The authors describe “chaos incitement” as a “strategy of last resort by marginalized status-seekers,” willing to adopt disruptive tactics. Trump, in turn, has consistently sought to strengthen the perception that America is in chaos, a perception that has enhanced his support while seeming to reinforce his claim that his predecessors, especially President Barack Obama, were failures.
Petersen, Osmundsen and Arceneaux find that those who meet their definition of having a “need for chaos” express that need by willingly spreading disinformation. Their goal is not to advance their own ideology but to undermine political elites, left and right, and to “mobilize others against politicians in general.” These disrupters do not “share rumors because they believe them to be true. For the core group, hostile political rumors are simply a tool to create havoc.”

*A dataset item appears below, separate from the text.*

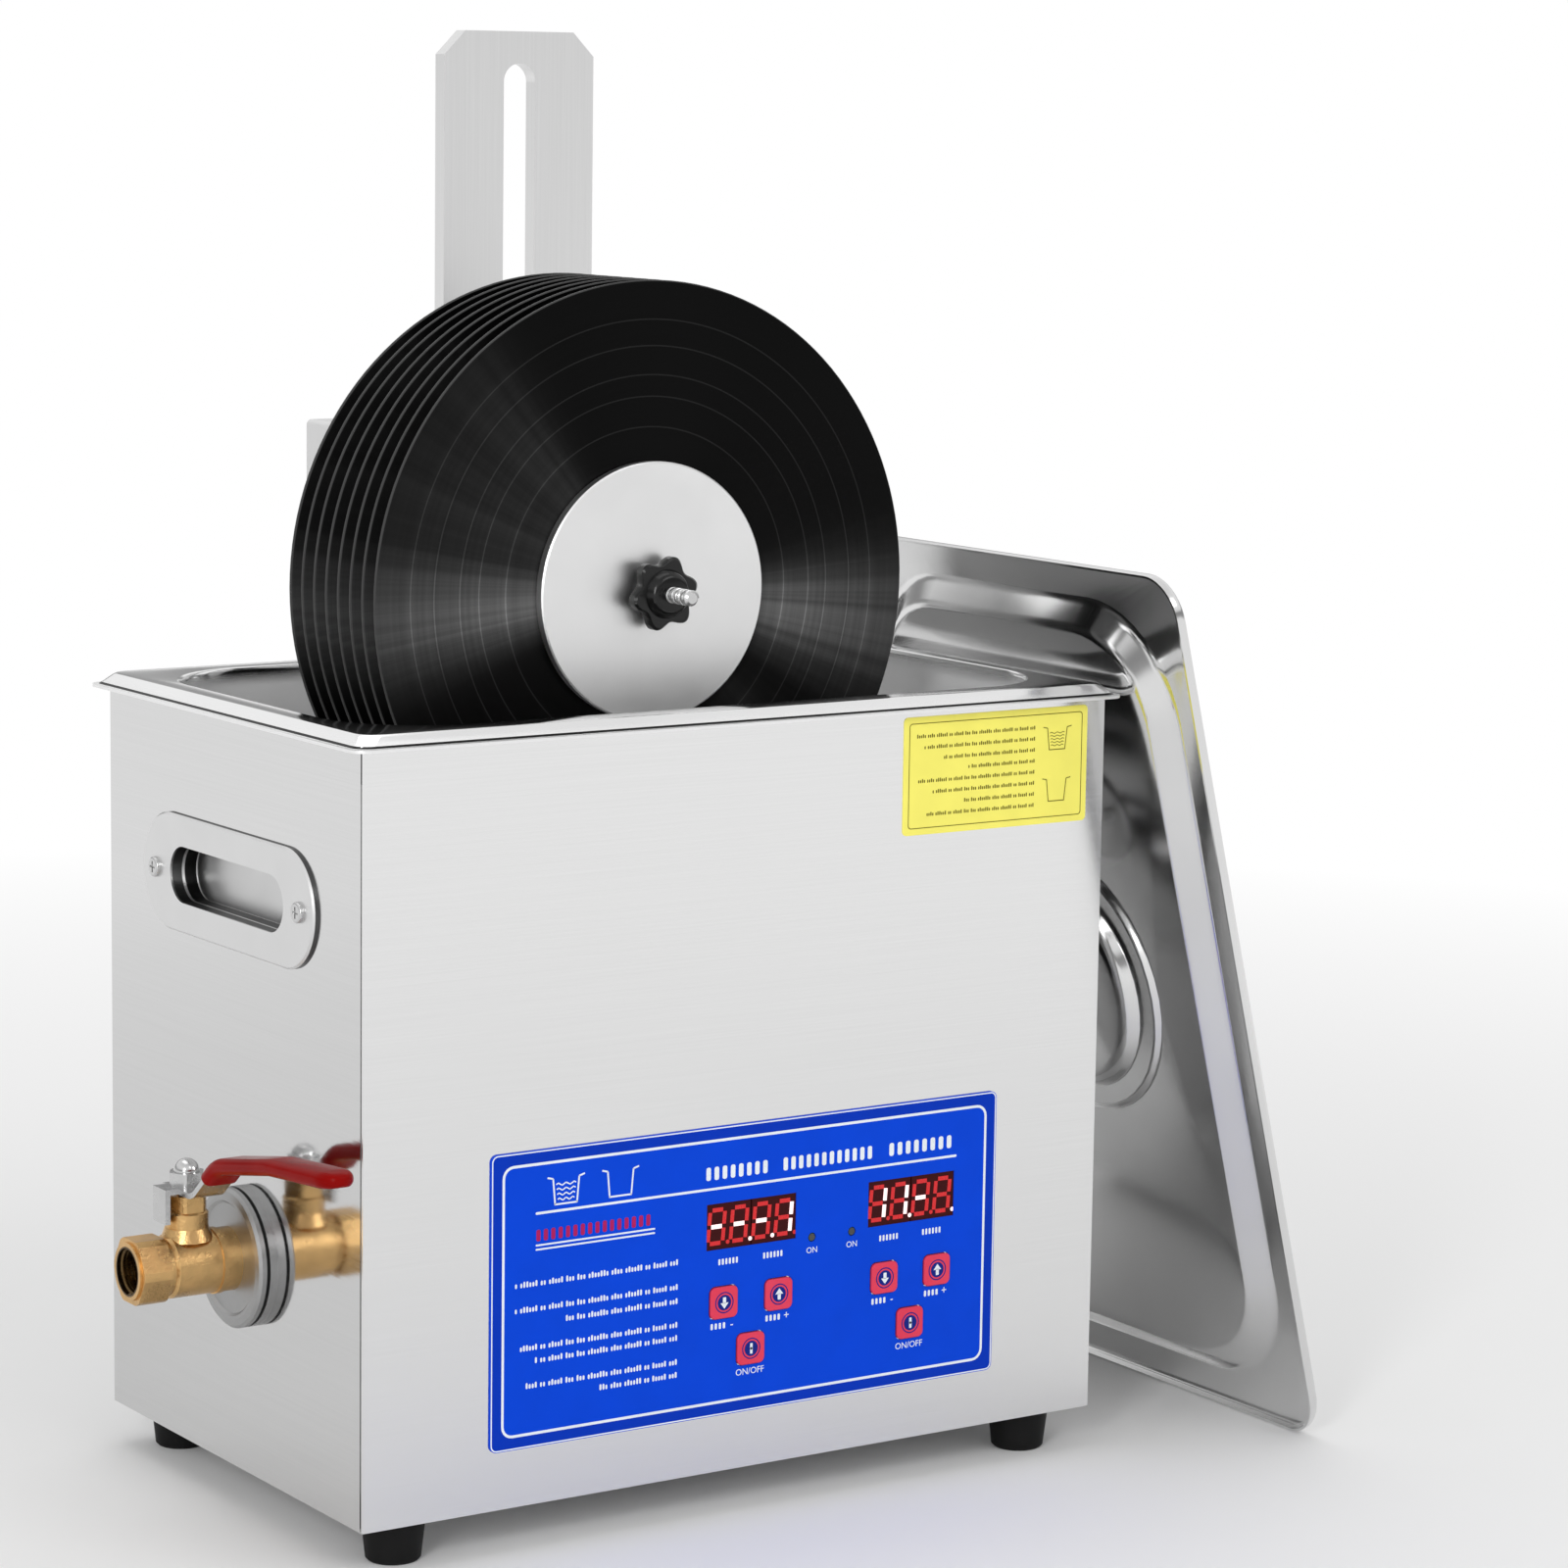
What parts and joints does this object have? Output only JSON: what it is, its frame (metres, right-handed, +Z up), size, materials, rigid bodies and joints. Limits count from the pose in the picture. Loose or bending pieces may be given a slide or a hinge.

We used to have a word for this: nihilism.
The authors of the study surveyed voters in the United States and Denmark, and uncovered disquieting, all-encompassing hostilities. Twenty-four percent of respondents said society should be burned to the ground; 40 percent agreed that “When it comes to our political and social institutions, I cannot help thinking ‘just let them all burn’ ”; and 40 percent agreed that “we cannot fix the problems in our social institutions, we need to tear them down and start over.”
The intense hostility to political establishments of all kinds among what could be called “chaos voters” helps explain what Pew Research and others have found: a growing distrust among Republican voters of higher education as well as empirically based science, both of which are increasingly seen as allied with the liberal establishment.
Trump’s “talent,” according to another scholarly paper, is his ability to capitalize on the fear of chaos, rather than the desire to trigger it.
“Populist movements,” McDermott and Hatemi write, “rely on inflammatory rhetoric to create a tribal ‘us versus them’ condition — this type of environment instigates neural mechanisms from the evolutionary desire to be part of the group.”
The abrupt rise of social media has played a crucial role, they observe:
In many ways, as we have technologically advanced, we have also regressed to more immediate, emotional, and personal forms of political communication. And it is only in understanding the nature of that personal political psychology that we can begin to grapple seriously with the challenges of today, including the consequences of global populism.
The common element in all of these studies and theories is the extent to which fear–fear of change, fear of the “other,” fear of the unknown–feeds hostility to “the system” and to the “elites” that supposedly benefit from that system.
There are clearly a lot of disaffected people out there, and the Internet facilitates their expression of rage.
What we can do about it is another matter.